■ REQUEST:
Restate, word for word, every line of the data.

★ ★ ★ ★

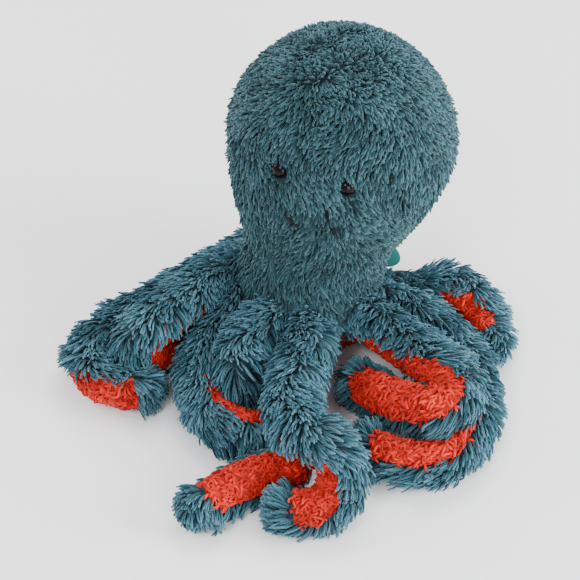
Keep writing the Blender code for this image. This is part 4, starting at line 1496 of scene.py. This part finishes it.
@dataclass
class Tag:
    """The bare leaf-shaped label out of the side seam."""

    finishes: Finishes
    thickness: float = 0.7 * MM
    clear: float = 19 * MM
    shortest: float = 2 * MM

    def limits(self, points: Array) -> Array:
        """Greatest length of locks near the tag, so that its leaf stays in sight."""
        middle = node_points("side_tag").mean(axis=0)
        apart = np.linalg.norm(points - middle, axis=1)
        return self.shortest + np.maximum(apart - self.clear, 0.0) * 0.8

    def build(self) -> None:
        """Bends the leaf a little: the surface is an ellipse of u and v that curls along its length."""
        points = node_points("side_tag")
        middle = points.mean(axis=0)
        _, _, axes = np.linalg.svd(points - middle)
        along = axes[0] * np.sign(axes[0][2])
        out = axes[1] * np.sign(axes[1] @ (middle - [0.0, 0.06, middle[2]]))
        face = np.cross(out, along)
        local = (points - middle) @ np.stack([out, along, face]).T
        reach = local[:, 0].max() - local[:, 0].min()
        half = (local[:, 1].max() - local[:, 1].min()) / 2
        root = middle + out * local[:, 0].min()
        v = np.linspace(-1.0, 1.0, 40)
        u = np.linspace(0.0, 1.0, 18)
        width = reach * np.clip(1 - v ** 2, 0.0, 1.0) ** 0.55
        grid_u = u[None] * width[:, None]
        curl = 1.6 * MM * np.sin(math.pi * u[None] * 0.9) * (1 - 0.3 * v[:, None] ** 2)
        sheet = root + grid_u[..., None] * out + (v * half)[:, None, None] * along
        front = sheet + (curl + self.thickness / 2)[..., None] * face
        back = sheet + (curl - self.thickness / 2)[..., None] * face
        grid = np.concatenate([front, back[:, ::-1]], axis=1)
        made = surface_object("side_label", grid, self.finishes.tag, loop_u=True)
        settle(made, "sack", "side_tag")


# Studio


LAMPS = (  # name, place in metres, size in metres, power in watts
    ("key", (-0.6, -1.1, 1.5), 0.55, 17.0),
    ("low", (0.6, -1.6, 0.5), 0.9, 25.0),
    ("right", (1.5, -0.3, 0.6), 1.0, 46.0),
    ("left", (-1.5, 0.5, 0.9), 1.0, 20.0),
    ("back", (0.2, 1.1, 1.6), 1.4, 36.0),
)


@dataclass
class Studio:
    """A pale floor, soft lights and the camera at the photograph's angle."""

    target: Triple = (1.2 * MM, 0.21 * MM, 69 * MM)
    pitch: float = math.radians(42)
    distance: float = 1.3
    lens: float = 115.3

    def build(self) -> None:
        """Sets up the floor, the lights, the world and the camera."""
        self.floor()
        for lamp in LAMPS:
            self.light(*lamp)
        world = bpy.data.worlds.new("studio")
        world.use_nodes = True
        sky = world.node_tree.nodes["Background"].inputs
        sky["Color"].default_value = (0.93, 0.95, 1.0, 1.0)
        sky["Strength"].default_value = 0.95
        bpy.context.scene.world = world
        self.camera()

    def floor(self) -> None:
        """A wide flat floor of pale paper."""
        graph = Graph("pale_paper")
        fibre = graph.noise(graph.place(), 120.0, 4.0)
        paper = graph.dress(
            Base_Color=graph.mixed(fibre, (0.86, 0.86, 0.86), (0.90, 0.90, 0.90)),
            Roughness=fibre * 0.1 + 0.8,
        )
        edge = np.linspace(-4.0, 4.0, 3)
        x, y = np.meshgrid(edge, edge)
        grid = np.stack([x, y, 0.0 * x], axis=-1)
        surface_object("studio_floor", grid, paper)

    def light(self, name: str, place: Triple, size: float, power: float) -> None:
        """An area light that faces the toy."""
        data = bpy.data.lights.new(name, "AREA")
        data.size = size
        data.energy = power
        made = bpy.data.objects.new(name, data)
        made.location = place
        made.rotation_euler = self.facing(np.array(self.target) - place)
        bpy.context.scene.collection.objects.link(made)

    def facing(self, way: Array) -> Triple:
        """Turn that points a light's or camera's -Z along a way, level with the horizon."""
        flat = math.hypot(way[0], way[1])
        return (math.pi / 2 + math.atan2(way[2], flat), 0.0, math.atan2(-way[0], way[1]))

    def camera(self) -> None:
        """The camera, at the photograph's pitch and size."""
        data = bpy.data.cameras.new("camera")
        data.lens = self.lens
        data.clip_end = 20.0
        made = bpy.data.objects.new("camera", data)
        back = np.array([0.0, -math.cos(self.pitch), math.sin(self.pitch)])
        made.location = np.array(self.target) + back * self.distance
        made.rotation_euler = self.facing(-back)
        bpy.context.scene.collection.objects.link(made)
        bpy.context.scene.camera = made


def main() -> None:
    """Builds the toy's looks piece by piece."""
    logging.basicConfig(level=logging.INFO, format="%(name)s: %(message)s")
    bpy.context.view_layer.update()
    finishes = Finishes()
    sack = Sack(finishes)
    eyes = Eyes(sack, finishes)
    smile = Smile(sack, finishes)
    tag = Tag(finishes)
    sack.coat(eyes, smile, tag)
    sack.base()
    sack.inside()
    for index, route in enumerate(ROUTES):
        arm = Arm(route, sack, tag, finishes, seed=1000 + 200 * index)
        arm.coat()
        arm.filling()
    eyes.build()
    smile.build()
    tag.build()
    Studio().build()


if __name__ == "__main__":
    main()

★ ★ ★ ★

■ REPLY:
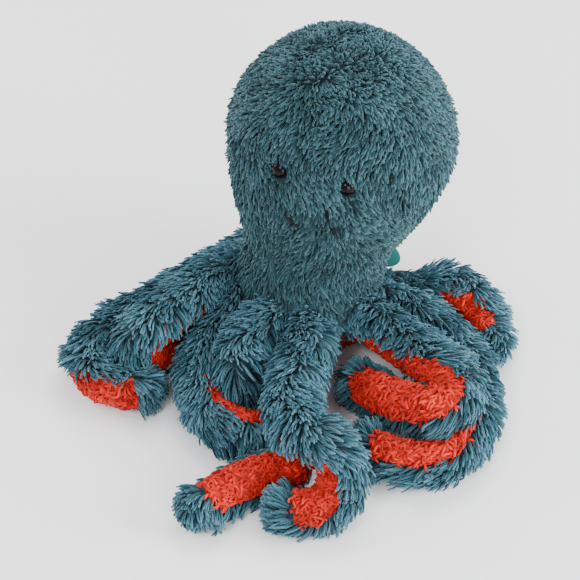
Keep writing the Blender code for this image. This is part 4, starting at line 1496 of scene.py. This part finishes it.
@dataclass
class Tag:
    """The bare leaf-shaped label out of the side seam."""

    finishes: Finishes
    thickness: float = 0.7 * MM
    clear: float = 19 * MM
    shortest: float = 2 * MM

    def limits(self, points: Array) -> Array:
        """Greatest length of locks near the tag, so that its leaf stays in sight."""
        middle = node_points("side_tag").mean(axis=0)
        apart = np.linalg.norm(points - middle, axis=1)
        return self.shortest + np.maximum(apart - self.clear, 0.0) * 0.8

    def build(self) -> None:
        """Bends the leaf a little: the surface is an ellipse of u and v that curls along its length."""
        points = node_points("side_tag")
        middle = points.mean(axis=0)
        _, _, axes = np.linalg.svd(points - middle)
        along = axes[0] * np.sign(axes[0][2])
        out = axes[1] * np.sign(axes[1] @ (middle - [0.0, 0.06, middle[2]]))
        face = np.cross(out, along)
        local = (points - middle) @ np.stack([out, along, face]).T
        reach = local[:, 0].max() - local[:, 0].min()
        half = (local[:, 1].max() - local[:, 1].min()) / 2
        root = middle + out * local[:, 0].min()
        v = np.linspace(-1.0, 1.0, 40)
        u = np.linspace(0.0, 1.0, 18)
        width = reach * np.clip(1 - v ** 2, 0.0, 1.0) ** 0.55
        grid_u = u[None] * width[:, None]
        curl = 1.6 * MM * np.sin(math.pi * u[None] * 0.9) * (1 - 0.3 * v[:, None] ** 2)
        sheet = root + grid_u[..., None] * out + (v * half)[:, None, None] * along
        front = sheet + (curl + self.thickness / 2)[..., None] * face
        back = sheet + (curl - self.thickness / 2)[..., None] * face
        grid = np.concatenate([front, back[:, ::-1]], axis=1)
        made = surface_object("side_label", grid, self.finishes.tag, loop_u=True)
        settle(made, "sack", "side_tag")


# Studio


LAMPS = (  # name, place in metres, size in metres, power in watts
    ("key", (-0.6, -1.1, 1.5), 0.55, 17.0),
    ("low", (0.6, -1.6, 0.5), 0.9, 25.0),
    ("right", (1.5, -0.3, 0.6), 1.0, 46.0),
    ("left", (-1.5, 0.5, 0.9), 1.0, 20.0),
    ("back", (0.2, 1.1, 1.6), 1.4, 36.0),
)


@dataclass
class Studio:
    """A pale floor, soft lights and the camera at the photograph's angle."""

    target: Triple = (1.2 * MM, 0.21 * MM, 69 * MM)
    pitch: float = math.radians(42)
    distance: float = 1.3
    lens: float = 115.3

    def build(self) -> None:
        """Sets up the floor, the lights, the world and the camera."""
        self.floor()
        for lamp in LAMPS:
            self.light(*lamp)
        world = bpy.data.worlds.new("studio")
        world.use_nodes = True
        sky = world.node_tree.nodes["Background"].inputs
        sky["Color"].default_value = (0.93, 0.95, 1.0, 1.0)
        sky["Strength"].default_value = 0.95
        bpy.context.scene.world = world
        self.camera()

    def floor(self) -> None:
        """A wide flat floor of pale paper."""
        graph = Graph("pale_paper")
        fibre = graph.noise(graph.place(), 120.0, 4.0)
        paper = graph.dress(
            Base_Color=graph.mixed(fibre, (0.86, 0.86, 0.86), (0.90, 0.90, 0.90)),
            Roughness=fibre * 0.1 + 0.8,
        )
        edge = np.linspace(-4.0, 4.0, 3)
        x, y = np.meshgrid(edge, edge)
        grid = np.stack([x, y, 0.0 * x], axis=-1)
        surface_object("studio_floor", grid, paper)

    def light(self, name: str, place: Triple, size: float, power: float) -> None:
        """An area light that faces the toy."""
        data = bpy.data.lights.new(name, "AREA")
        data.size = size
        data.energy = power
        made = bpy.data.objects.new(name, data)
        made.location = place
        made.rotation_euler = self.facing(np.array(self.target) - place)
        bpy.context.scene.collection.objects.link(made)

    def facing(self, way: Array) -> Triple:
        """Turn that points a light's or camera's -Z along a way, level with the horizon."""
        flat = math.hypot(way[0], way[1])
        return (math.pi / 2 + math.atan2(way[2], flat), 0.0, math.atan2(-way[0], way[1]))

    def camera(self) -> None:
        """The camera, at the photograph's pitch and size."""
        data = bpy.data.cameras.new("camera")
        data.lens = self.lens
        data.clip_end = 20.0
        made = bpy.data.objects.new("camera", data)
        back = np.array([0.0, -math.cos(self.pitch), math.sin(self.pitch)])
        made.location = np.array(self.target) + back * self.distance
        made.rotation_euler = self.facing(-back)
        bpy.context.scene.collection.objects.link(made)
        bpy.context.scene.camera = made


def main() -> None:
    """Builds the toy's looks piece by piece."""
    logging.basicConfig(level=logging.INFO, format="%(name)s: %(message)s")
    bpy.context.view_layer.update()
    finishes = Finishes()
    sack = Sack(finishes)
    eyes = Eyes(sack, finishes)
    smile = Smile(sack, finishes)
    tag = Tag(finishes)
    sack.coat(eyes, smile, tag)
    sack.base()
    sack.inside()
    for index, route in enumerate(ROUTES):
        arm = Arm(route, sack, tag, finishes, seed=1000 + 200 * index)
        arm.coat()
        arm.filling()
    eyes.build()
    smile.build()
    tag.build()
    Studio().build()


if __name__ == "__main__":
    main()